Se situant dans la même ligne de réinterprétation du réel, une jeune chercheuse qui allie aux mérites académiques le fait d'être une musulmane afropéenne vient de publier une étude novatrice intitulée "Crimes d'honneur chez les minorités ethniques en France: comportement tribal ou résistance à la morale blanche?". Déconstruisant la morale blanche qui pousse les sociétés occidentales à condamner comme une évidence les crimes d'honneur commis au sein des familles musulmanes originaires d'Afrique ou d'Asie, l'autrice montre au contraire que ces pratiques s'inscrivent dans un mouvement d'émancipation antiraciste. Et c'est précisément en ce qu'elles remettent en cause la domination blanche et chrétienne que ces pratiques se heurtent à une hostilité aussi véhémente qu'injustifiée. Cet émouvant appel à la tolérance et au respect des différences culturelles s'appuie sur une démonstration scientifique impeccable et interroge largement notre législation discriminatoire à l'encontre de pratiques comme la polygamie ou la lapidation des femmes adultères. Formulons donc, avec cette jeune chercheuse prometteuse, le voeu que les mentalités évolulent enfin vers une meilleure inclusion des populations musulmanes, dont la riche tradition a tant à apprendre à nos sociétés prisonnières de la grisaille consumériste.

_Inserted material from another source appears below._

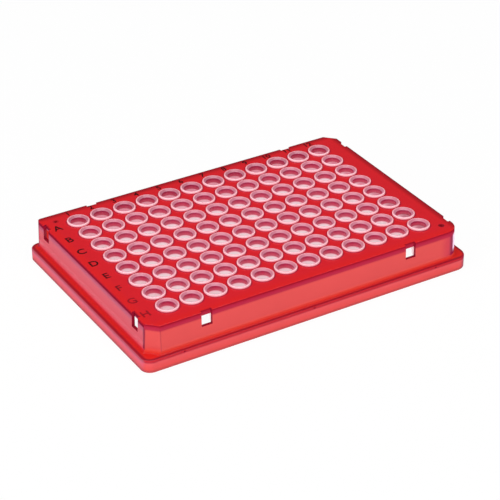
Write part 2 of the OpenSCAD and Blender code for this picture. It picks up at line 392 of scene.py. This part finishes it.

Terminons par une thèse audacieuse qui a pour titre "Faïence blanche et crotte marron: imaginaire raciste dans l'intimité des toilettes". Les ricanements que pourrait susciter un tel intitulé sont parfaitement déplacés. Le travail est sérieux, documenté, bien mené, convaincant, et on ne sera guère étonné d'apprendre qu'il est en lice pour le prix Latrines progressistes remis par le Centre d'Etudes Scatologiques (CES). Qui eût pu penser que le racisme irait jusqu'à s'insinuer dans ce lieu à priori neutre que sont les toilettes? Eh bien si. Le contraste entre la faïence, blanche, brillante, aisément nettoyable, et les excréments foncés est bel et bien un des avatars les plus inattendus de la domination blanche. L'auteur en profite pour constater que, dans l'imaginaire occidental, les fientes humaines sont souvent représentées avec la couleur marron, alors qu'il existe bien d'autres teintes du spectre chromatique disponibles pour caractériser les excréments. Pourquoi le marron? La raison est évidente: il s'agit d'un processus culturel de longue haleine qui a contribué à faire du marron une "couleur de merde". A partir de là, la stigmatisation et le mépris des populations ayant la peau marron découle logiquement de cette construction esthétique terriblement, banalement, tristement raciste. Une de plus, une de trop. Mais c'est en traquant, de manière méthodique et systématique, toutes ces représentations nées dans le ventre immonde du suprémacisme blanc que nos sociétés occidentales pourront véritablement se débarrasser de leurs réflexes nauséabonds. La révolution est en marche et elle passe aussi par un changement de la couleur de la faïence des toilettes et une nouvelle appréhension chromatique des étrons.
Tous ces exemples montrent bien, s'il en était besoin, que l'université française travaille de manière sérieuse et méthodique, pleinement respectueuse du principe de neutralité, loin des discours militants et des anathèmes qui dégradent le débat politique dans notre pays. La diversité et la richesse des études témoignent de la qualité du travail accompli. Il est donc grand temps que les détracteurs du monde de la recherche le comprennent: les universités françaises sont des lieux dédiés à une activité intellectuelle de haut niveau, où règnent le respect des différents points de vue et l'esprit d'ouverture. Il est grand temps qu'on l'affirme haut et fort: courageux, honnêtes, objectifs, les universitaires en sciences sociales font la fierté de la France.
(1) Il est désormais interdit de nommer ce brillant intellectuel depuis sa mise en examen pour harcèlement sexuel et incitation à la débauche.